General timing and control aspects of the internal combustion engine of the invention can be determined according to known skill in the art. There is no minimum or preferred octane rating for the petrol fuel which may be used with the engine of the invention.

Although a monoblock or fixed head engine construction has been shown in the Figure for ease of illustration and understanding, the invention is equally applicable to an engine using a separate cylinder block and cylinder head, which are conventionally bolted together, the joint between block and head being sealed by a head gasket.

As previously mentioned, current petrol engines produce a spark close to the cylinder head such that: 1. The combustion flame front guickly contacts the cylinder head wall when propagating; and 2. The flame front takes a relatively long time to reach the mixture which is far from the spark (i.e. close to the piston edges) As a result, the first effect makes the flame locally extinguish due to heat losses (not enough temperature to self-maintain burning close to the walls) , losing thermal efficiency and increasing emissions; whilst the second effect results in a reduction of the maximum achievable pressure, due to the time reguired for the combustion to finish during the expansion cycle.

The purpose of the present invention is to improve combustion quality and speed, leading to a cleaner engine in terms of emissions; whilst increasing its performance (power and torgue) The invention consists of a petrol engine with a normal "making mixture" system (i.e. indirect multi-point injection into ports, etc.); but without a spark plug. Once the mixture is compressed as in a normal petrol engine cycle, there is a direct injection system for each engine cylinder such that a "secondary" fuel is injected that is able to self-burn under the prevailing combustion chamber pressure and temperature conditions, so that it causes the combustion chamber mixture of primary fuel and air to commence combustion.

The main difference with regards to a spark plug engine is that instead of starting the flame front on a region proximate to a metallic boundary of the combustion chamber (around the spark plug electrodes), the flame front corresponds to the perimeter of the volume occupied by the direct "secondary" injected fuel thus (similarly to a diesel engine) leading to a more homogeneous, quick, and complete combustion.

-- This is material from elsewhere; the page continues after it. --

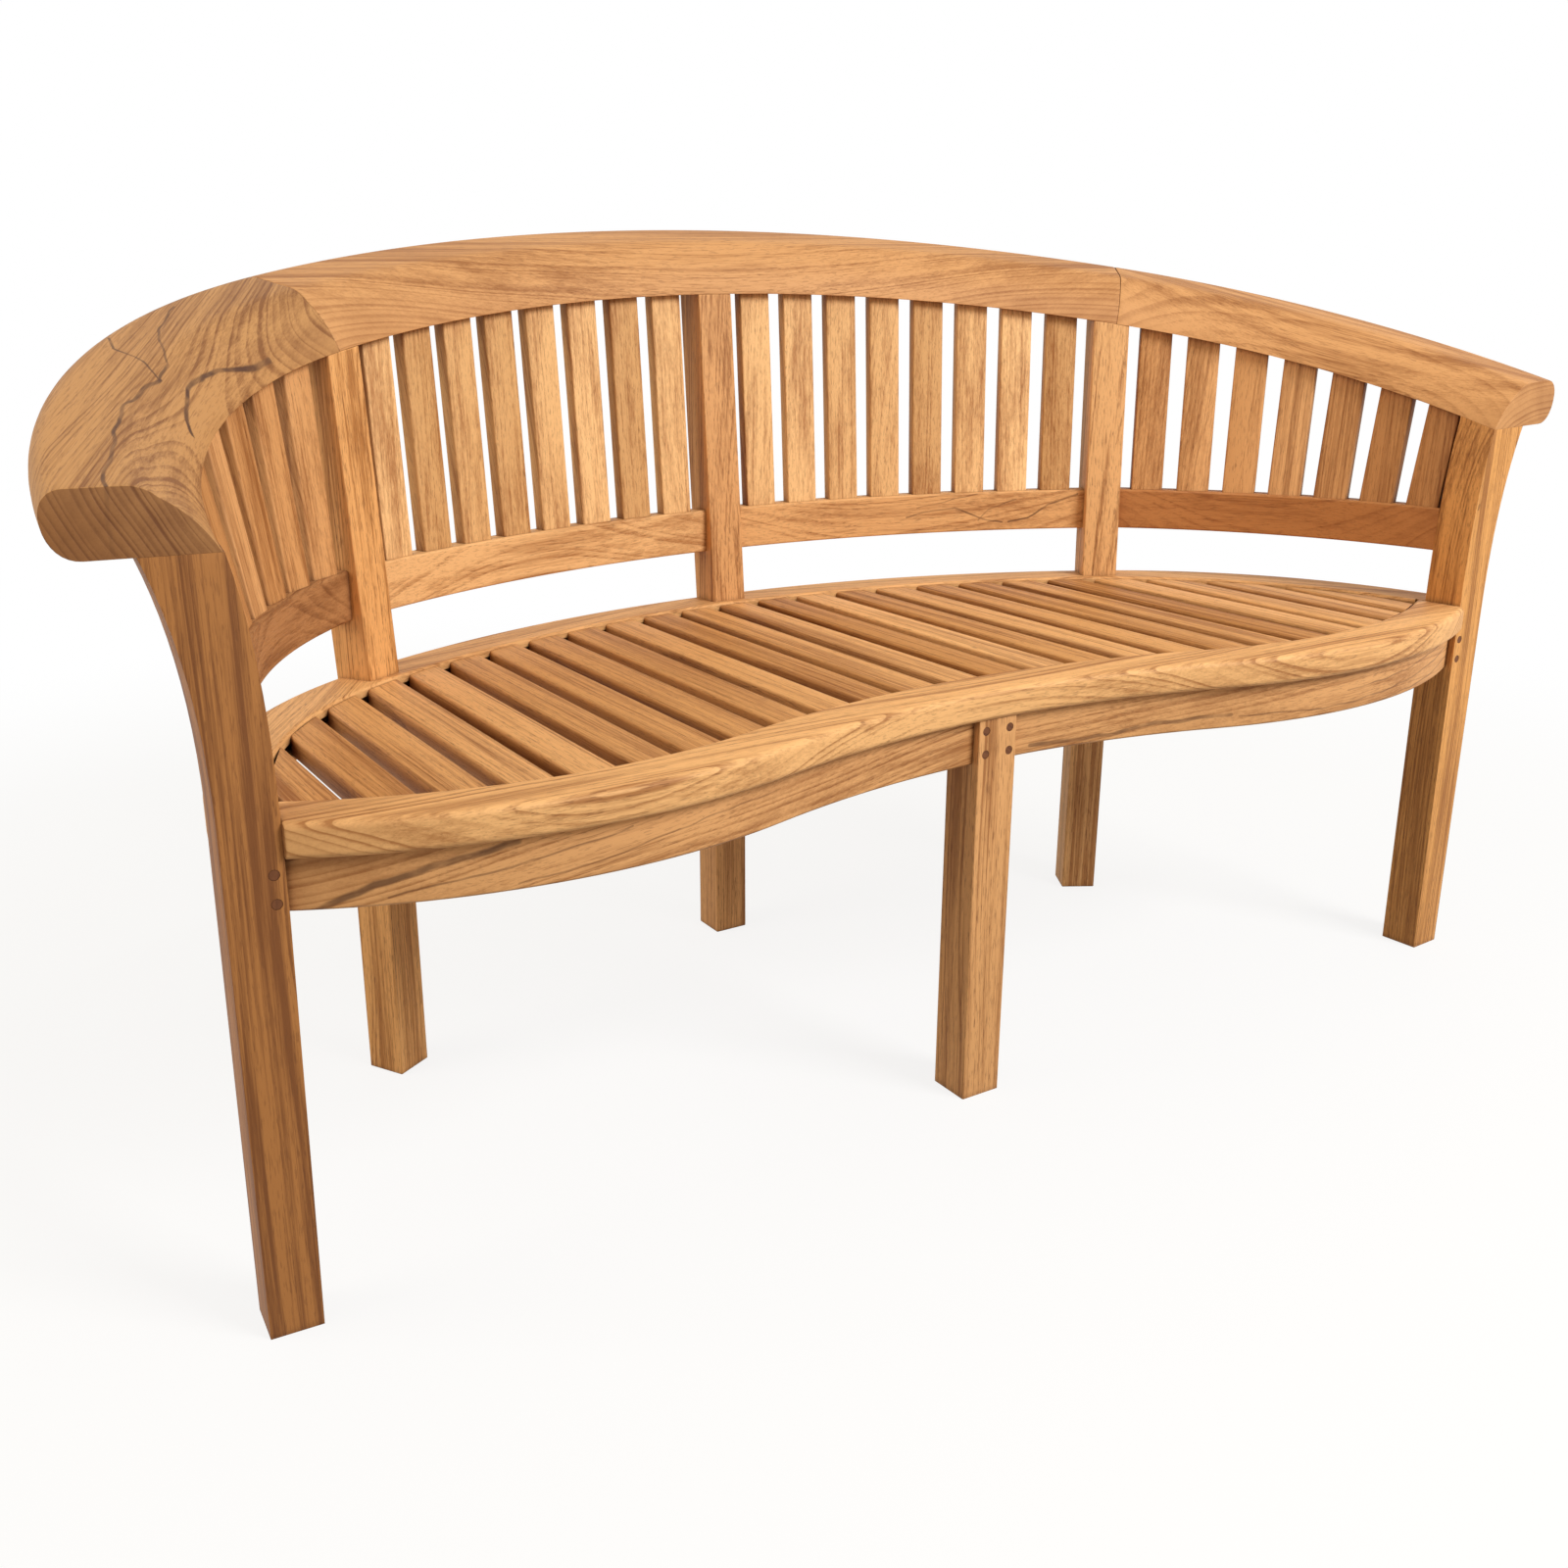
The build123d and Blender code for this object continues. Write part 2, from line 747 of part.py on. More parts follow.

Although terms such as "ceiling" have been used to describe components in suoh a way as to imply that the cylinder block is mounted upright and that the pistons reciprocate vertically, the invention is equally applicable to an engine with canted or horizontal cylinders.

Claims (18)

1. WHAT WE CLAIM IS: 1. An internal combustion engine including: at least one cylinder in a cylinder block; a piston mounted for reciprocating movement within the cylinder; a combustion chamber defined by the free volume in the cylinder when the piston is at the top of its stroke; an intake or injector port for supplying a fuel-air mixture to the combustion chamber; an exhaust port for removing exhaust gas from the combustion chamber; and an auxiliary fuel injector for supplying an auxiliary fuel into the combustion chamber that will auto-ignite when the fuel-air mixture is compressed.
2. 2. The internal combustion engine of claim 1, wherein the combustion chamber is bounded by the piston and by plural surfaces of the cylinder.
3. 3. The internal combustion engine cf claim 1, wherein the engine comprises a cylinder head corresponding to the at least one cylinder, said cylinder head being fastened to said cylinder block and sealed thereto.
4. 4. The internal combustion engine of claim 3, wherein the combustion chamber is bounded by the piston, the cylinder walls, and the cylinder head.
5. 5. The internal combustion engine of any preceding claim, wherein the combustion chamber is a monospace.
6. 6. The internal combustion engine of any preceding claim, wherein the auxiliary fuel injector is arranged for injecting the auxiliary fuel towards the centre of the combustion chamber.
7. 7. The internal combustion engine of claim 6, wherein the auxiliary fuel injector projects substantially into the combustion chamber in order to supply auxiliary fuel to the centre of the combustion chamber.
8. 8. The internal combustion engine of claim 6 or 7, wherein the auxiliary fuel injector has a nozzle that is shaped in order to supply auxiliary fuel to the centre of the combustion chamber.
9. 9. The internal combustion engine of claim 8, wherein the auxiliary fuel injector has a nozzle with a single hole.
10. 10. The internal combustion engine of any preceding claim, configured for use with petrol fuel as a primary source of power.
11. 11. The internal combustion engine of claim 10, wherein the auxiliary fuel is diethyl ether.
12. 12. A method of igniting a primary fuel of an internal combustion engine including the step of providing an auxiliary fuel to a combustion chamber via an injector, wherein the auxiliary fuel is combustible at the temperature and pressure of a compressed mixture of primary fuel and air.
13. 13. The method of claim 12, wherein the auxiliary fuel is injected substantially to a centre of the combustion chamber.
14. 14. The method of claim 13, wherein injection to the centre of the combustion chamber is achieved by virtue of the extent of projection of the injector into the combustion chamber, the shape of a nozzle of the injector, the nature of the auxiliary fuel, or a combination of more than one of these factors.
15. 15. The method of any of claims 12 to 14, wherein the primary fuel is petrol, and is utilised as a petrol-air mixture for combustion in the combustion chamber.
16. 16. The method of any of claims 12 to 15, wherein the auxiliary fuel is diethyl ether.
17. 17. A petrol internal combustion engine, substantially as herein described with reference to the accompanying drawing.
18. 18. A method of igniting the primary fuel of an internal combustion engine, substantially as herein described with reference to the accompanying drawing.